> Written task: Give back only the lines in the records below from the one with "out = outward(outer, panel.facing)" to the one with "points = [vertex.co", both inclusive, word for word.

> Dataset records:
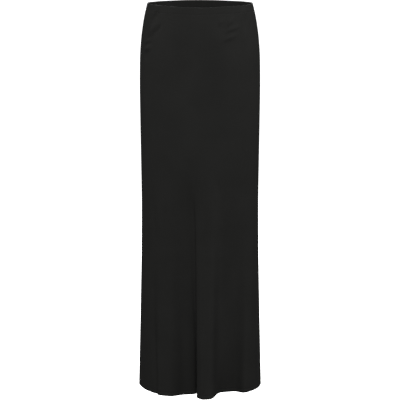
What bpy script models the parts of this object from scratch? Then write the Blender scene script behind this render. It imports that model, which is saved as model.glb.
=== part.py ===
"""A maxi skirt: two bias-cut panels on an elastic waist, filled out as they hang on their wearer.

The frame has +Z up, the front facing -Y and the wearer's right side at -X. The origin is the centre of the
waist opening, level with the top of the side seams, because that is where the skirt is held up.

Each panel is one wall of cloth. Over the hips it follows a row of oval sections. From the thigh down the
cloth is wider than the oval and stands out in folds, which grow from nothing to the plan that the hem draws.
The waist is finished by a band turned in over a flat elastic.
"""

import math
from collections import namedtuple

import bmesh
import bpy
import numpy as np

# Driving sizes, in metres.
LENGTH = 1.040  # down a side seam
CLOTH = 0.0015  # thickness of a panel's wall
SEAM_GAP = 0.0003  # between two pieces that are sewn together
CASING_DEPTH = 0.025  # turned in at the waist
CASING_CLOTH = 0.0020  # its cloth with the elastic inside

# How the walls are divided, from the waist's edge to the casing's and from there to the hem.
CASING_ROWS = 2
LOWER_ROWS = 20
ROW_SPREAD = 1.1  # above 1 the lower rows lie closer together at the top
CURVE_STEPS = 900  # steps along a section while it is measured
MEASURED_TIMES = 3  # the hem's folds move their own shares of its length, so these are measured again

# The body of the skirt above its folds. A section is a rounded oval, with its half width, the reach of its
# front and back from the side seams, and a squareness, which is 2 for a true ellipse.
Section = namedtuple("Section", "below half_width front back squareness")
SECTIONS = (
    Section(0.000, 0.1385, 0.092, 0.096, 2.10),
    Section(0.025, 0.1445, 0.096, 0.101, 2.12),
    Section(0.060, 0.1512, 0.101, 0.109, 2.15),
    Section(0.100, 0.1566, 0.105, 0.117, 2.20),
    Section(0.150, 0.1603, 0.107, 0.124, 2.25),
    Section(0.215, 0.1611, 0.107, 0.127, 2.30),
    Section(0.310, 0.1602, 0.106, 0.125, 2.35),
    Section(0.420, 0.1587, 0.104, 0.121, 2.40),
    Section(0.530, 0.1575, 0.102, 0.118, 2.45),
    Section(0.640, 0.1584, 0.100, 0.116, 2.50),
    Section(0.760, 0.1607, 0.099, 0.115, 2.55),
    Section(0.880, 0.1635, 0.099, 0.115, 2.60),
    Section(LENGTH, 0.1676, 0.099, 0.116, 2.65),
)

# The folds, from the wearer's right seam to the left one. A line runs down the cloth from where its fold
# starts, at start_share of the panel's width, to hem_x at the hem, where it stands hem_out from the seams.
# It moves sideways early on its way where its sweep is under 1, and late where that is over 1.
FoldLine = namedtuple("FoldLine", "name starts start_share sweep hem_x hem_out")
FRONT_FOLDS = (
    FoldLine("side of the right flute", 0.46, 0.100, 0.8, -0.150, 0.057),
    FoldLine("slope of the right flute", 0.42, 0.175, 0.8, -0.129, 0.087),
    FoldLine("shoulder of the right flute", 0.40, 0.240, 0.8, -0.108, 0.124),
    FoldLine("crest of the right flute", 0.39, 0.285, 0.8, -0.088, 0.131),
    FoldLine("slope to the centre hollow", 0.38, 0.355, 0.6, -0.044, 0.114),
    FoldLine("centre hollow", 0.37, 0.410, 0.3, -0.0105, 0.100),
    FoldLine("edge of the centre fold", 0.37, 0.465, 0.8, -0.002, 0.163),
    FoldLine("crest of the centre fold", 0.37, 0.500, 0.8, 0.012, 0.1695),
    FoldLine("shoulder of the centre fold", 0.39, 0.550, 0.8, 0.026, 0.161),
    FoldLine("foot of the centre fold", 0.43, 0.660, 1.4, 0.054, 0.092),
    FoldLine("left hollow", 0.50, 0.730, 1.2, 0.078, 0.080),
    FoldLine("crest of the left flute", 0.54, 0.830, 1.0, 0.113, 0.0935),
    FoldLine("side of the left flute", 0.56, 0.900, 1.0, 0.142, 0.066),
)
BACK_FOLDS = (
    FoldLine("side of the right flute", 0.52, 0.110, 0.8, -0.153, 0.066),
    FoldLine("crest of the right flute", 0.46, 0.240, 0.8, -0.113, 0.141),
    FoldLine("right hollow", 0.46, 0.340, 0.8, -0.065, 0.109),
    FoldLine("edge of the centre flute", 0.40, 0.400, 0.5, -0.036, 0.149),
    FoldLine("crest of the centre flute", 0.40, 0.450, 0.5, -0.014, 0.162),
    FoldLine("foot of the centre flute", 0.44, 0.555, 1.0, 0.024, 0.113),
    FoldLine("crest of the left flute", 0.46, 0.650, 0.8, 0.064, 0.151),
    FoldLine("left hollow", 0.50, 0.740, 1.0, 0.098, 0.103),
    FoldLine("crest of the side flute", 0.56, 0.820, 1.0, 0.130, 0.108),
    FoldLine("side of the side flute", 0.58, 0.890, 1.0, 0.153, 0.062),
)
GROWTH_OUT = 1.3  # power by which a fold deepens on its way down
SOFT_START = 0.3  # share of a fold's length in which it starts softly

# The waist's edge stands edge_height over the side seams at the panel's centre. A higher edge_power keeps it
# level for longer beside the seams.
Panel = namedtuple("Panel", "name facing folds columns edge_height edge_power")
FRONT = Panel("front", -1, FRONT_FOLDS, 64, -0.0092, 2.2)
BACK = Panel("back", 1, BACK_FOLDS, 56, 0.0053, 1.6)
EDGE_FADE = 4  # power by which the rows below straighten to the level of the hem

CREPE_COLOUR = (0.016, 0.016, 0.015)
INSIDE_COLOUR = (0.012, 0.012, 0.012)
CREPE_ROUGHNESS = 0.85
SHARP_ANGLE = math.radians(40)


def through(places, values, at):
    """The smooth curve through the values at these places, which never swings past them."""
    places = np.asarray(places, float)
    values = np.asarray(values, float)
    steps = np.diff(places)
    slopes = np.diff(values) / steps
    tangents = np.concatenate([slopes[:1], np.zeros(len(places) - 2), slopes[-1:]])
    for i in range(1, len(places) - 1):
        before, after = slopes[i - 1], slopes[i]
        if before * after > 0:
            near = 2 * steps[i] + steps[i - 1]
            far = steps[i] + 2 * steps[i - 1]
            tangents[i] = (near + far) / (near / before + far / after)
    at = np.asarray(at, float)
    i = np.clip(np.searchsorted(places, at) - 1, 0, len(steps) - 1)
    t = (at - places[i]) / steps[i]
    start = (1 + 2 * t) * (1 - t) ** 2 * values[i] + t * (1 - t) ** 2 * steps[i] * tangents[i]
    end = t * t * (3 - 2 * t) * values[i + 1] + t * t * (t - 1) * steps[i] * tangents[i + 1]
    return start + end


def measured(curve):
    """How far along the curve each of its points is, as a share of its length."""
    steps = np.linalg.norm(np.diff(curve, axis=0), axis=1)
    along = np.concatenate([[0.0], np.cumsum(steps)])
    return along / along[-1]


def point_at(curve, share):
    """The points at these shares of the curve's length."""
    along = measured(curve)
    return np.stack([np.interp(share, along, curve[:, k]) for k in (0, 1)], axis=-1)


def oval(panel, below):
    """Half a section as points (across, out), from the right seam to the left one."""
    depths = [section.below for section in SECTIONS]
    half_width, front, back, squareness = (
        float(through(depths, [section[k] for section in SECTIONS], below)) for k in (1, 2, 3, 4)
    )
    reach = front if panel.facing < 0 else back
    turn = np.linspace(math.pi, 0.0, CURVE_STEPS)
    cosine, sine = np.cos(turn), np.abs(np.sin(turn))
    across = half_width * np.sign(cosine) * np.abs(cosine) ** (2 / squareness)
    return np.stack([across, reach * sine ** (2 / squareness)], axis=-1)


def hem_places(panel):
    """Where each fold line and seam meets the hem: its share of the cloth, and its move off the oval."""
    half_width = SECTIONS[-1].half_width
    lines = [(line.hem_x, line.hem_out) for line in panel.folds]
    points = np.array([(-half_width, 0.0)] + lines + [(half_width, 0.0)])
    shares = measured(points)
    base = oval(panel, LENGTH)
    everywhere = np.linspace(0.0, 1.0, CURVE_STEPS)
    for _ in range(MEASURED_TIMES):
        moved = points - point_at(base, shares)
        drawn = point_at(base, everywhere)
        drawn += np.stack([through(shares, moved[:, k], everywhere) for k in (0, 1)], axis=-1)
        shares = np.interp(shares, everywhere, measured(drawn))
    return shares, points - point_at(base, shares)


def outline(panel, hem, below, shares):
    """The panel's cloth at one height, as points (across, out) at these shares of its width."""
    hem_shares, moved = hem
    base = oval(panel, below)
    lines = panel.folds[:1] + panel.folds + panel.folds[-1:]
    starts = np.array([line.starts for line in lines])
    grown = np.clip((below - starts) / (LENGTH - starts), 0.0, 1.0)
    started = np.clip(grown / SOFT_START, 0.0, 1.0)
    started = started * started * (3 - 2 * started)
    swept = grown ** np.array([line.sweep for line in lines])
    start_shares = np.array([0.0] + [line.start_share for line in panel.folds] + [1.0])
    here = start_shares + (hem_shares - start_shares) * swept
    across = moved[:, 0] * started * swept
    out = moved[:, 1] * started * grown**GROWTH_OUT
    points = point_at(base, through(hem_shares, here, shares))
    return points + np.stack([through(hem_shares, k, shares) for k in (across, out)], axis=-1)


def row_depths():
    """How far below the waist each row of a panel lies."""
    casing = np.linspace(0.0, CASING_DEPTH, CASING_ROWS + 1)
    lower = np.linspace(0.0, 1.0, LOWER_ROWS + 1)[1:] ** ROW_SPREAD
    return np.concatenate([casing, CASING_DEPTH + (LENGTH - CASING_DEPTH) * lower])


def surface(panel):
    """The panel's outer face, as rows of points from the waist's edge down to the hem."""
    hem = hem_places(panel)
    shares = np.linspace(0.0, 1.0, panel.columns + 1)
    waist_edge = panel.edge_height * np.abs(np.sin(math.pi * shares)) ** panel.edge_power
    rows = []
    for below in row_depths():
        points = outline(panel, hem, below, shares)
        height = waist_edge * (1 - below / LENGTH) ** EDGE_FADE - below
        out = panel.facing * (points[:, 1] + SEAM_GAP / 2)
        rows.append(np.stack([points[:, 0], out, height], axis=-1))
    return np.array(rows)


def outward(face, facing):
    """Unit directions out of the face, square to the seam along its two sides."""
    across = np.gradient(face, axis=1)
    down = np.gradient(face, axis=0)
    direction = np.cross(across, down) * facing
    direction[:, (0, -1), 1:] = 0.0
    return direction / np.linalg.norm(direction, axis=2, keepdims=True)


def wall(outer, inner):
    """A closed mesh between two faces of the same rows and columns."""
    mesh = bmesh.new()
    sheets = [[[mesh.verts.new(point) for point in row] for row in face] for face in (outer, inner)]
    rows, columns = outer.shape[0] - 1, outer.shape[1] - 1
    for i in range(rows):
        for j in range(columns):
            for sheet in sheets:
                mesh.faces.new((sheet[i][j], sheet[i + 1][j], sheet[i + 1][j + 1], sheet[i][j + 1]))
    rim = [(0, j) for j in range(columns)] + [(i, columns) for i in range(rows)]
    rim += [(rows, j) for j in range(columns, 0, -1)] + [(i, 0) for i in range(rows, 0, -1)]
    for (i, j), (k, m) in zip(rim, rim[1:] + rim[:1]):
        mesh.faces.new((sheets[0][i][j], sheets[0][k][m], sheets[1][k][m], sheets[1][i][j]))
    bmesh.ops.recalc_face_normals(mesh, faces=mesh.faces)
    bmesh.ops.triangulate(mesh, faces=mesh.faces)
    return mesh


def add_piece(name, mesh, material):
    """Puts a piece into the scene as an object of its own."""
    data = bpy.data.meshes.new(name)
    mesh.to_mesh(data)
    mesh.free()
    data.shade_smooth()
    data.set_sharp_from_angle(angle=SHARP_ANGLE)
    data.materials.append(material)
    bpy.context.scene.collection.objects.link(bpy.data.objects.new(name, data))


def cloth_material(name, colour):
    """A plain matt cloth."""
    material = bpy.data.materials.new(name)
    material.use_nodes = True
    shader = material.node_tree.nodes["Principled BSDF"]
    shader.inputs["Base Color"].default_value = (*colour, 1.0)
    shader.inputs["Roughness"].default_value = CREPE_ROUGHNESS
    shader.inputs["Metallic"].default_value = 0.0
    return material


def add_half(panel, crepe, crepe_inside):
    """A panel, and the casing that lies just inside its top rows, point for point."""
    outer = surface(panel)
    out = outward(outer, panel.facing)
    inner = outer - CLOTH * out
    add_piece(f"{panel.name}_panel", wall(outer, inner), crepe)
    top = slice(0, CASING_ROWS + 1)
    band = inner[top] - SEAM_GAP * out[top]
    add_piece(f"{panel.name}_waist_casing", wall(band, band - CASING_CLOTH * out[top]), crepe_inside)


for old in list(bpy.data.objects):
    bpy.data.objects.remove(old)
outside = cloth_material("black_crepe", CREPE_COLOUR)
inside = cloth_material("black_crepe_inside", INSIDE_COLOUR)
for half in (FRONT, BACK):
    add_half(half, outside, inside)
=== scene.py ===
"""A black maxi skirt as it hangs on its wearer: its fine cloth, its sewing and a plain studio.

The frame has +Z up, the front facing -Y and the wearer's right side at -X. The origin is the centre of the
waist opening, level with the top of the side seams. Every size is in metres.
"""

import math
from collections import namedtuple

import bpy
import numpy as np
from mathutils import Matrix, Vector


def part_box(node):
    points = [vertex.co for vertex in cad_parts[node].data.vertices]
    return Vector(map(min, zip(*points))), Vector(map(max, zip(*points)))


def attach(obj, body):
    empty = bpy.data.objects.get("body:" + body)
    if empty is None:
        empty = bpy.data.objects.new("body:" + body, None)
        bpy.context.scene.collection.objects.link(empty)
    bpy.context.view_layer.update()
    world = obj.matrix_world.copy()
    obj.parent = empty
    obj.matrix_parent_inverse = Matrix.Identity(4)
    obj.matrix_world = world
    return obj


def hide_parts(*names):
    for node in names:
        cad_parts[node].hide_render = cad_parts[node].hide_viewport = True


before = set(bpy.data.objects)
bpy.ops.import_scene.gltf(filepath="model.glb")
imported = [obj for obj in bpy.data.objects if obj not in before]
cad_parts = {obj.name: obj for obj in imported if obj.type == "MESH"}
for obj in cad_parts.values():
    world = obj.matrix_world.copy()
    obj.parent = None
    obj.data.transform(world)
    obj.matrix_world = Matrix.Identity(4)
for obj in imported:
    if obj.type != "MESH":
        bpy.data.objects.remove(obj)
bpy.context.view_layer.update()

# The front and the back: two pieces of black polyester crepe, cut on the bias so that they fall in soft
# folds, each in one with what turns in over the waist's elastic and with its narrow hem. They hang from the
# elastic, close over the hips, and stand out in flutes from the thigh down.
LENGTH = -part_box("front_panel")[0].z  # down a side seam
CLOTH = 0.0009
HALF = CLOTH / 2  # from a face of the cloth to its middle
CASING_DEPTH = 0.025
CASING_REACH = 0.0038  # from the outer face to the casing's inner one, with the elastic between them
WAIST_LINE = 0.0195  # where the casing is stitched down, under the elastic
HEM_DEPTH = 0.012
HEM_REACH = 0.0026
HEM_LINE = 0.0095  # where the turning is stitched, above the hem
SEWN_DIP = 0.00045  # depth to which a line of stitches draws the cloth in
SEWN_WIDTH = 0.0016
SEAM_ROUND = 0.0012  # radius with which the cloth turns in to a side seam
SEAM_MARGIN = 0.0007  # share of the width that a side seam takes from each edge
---
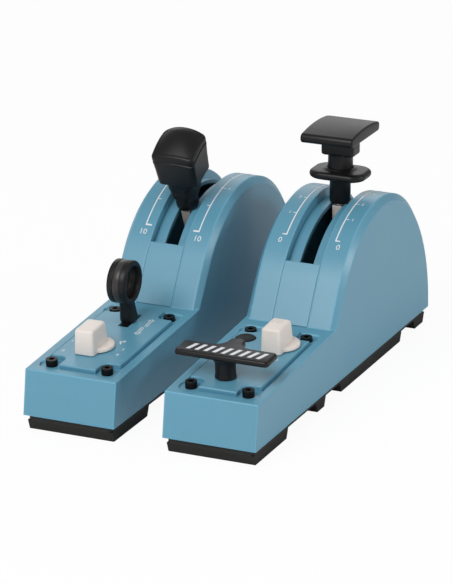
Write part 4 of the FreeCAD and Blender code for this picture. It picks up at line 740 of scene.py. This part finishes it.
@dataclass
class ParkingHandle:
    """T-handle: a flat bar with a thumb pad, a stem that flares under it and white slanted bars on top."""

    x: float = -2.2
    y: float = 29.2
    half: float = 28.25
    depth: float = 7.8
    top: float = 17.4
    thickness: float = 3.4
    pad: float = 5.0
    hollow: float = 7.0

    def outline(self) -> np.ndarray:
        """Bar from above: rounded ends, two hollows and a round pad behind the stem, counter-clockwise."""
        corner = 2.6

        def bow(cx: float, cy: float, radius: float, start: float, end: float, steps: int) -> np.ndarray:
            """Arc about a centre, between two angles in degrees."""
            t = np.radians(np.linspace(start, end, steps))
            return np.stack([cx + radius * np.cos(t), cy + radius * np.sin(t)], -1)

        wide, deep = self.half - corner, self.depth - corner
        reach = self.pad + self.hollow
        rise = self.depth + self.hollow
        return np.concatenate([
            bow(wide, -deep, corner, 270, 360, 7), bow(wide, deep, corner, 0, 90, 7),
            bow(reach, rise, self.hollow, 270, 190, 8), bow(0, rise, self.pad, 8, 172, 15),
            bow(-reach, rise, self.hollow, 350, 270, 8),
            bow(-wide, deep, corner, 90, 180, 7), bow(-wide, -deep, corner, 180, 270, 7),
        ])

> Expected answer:
    out = outward(outer, panel.facing)
    inner = outer - CLOTH * out
    add_piece(f"{panel.name}_panel", wall(outer, inner), crepe)
    top = slice(0, CASING_ROWS + 1)
    band = inner[top] - SEAM_GAP * out[top]
    add_piece(f"{panel.name}_waist_casing", wall(band, band - CASING_CLOTH * out[top]), crepe_inside)


for old in list(bpy.data.objects):
    bpy.data.objects.remove(old)
outside = cloth_material("black_crepe", CREPE_COLOUR)
inside = cloth_material("black_crepe_inside", INSIDE_COLOUR)
for half in (FRONT, BACK):
    add_half(half, outside, inside)
=== scene.py ===
"""A black maxi skirt as it hangs on its wearer: its fine cloth, its sewing and a plain studio.

The frame has +Z up, the front facing -Y and the wearer's right side at -X. The origin is the centre of the
waist opening, level with the top of the side seams. Every size is in metres.
"""

import math
from collections import namedtuple

import bpy
import numpy as np
from mathutils import Matrix, Vector


def part_box(node):
    points = [vertex.co for vertex in cad_parts[node].data.vertices]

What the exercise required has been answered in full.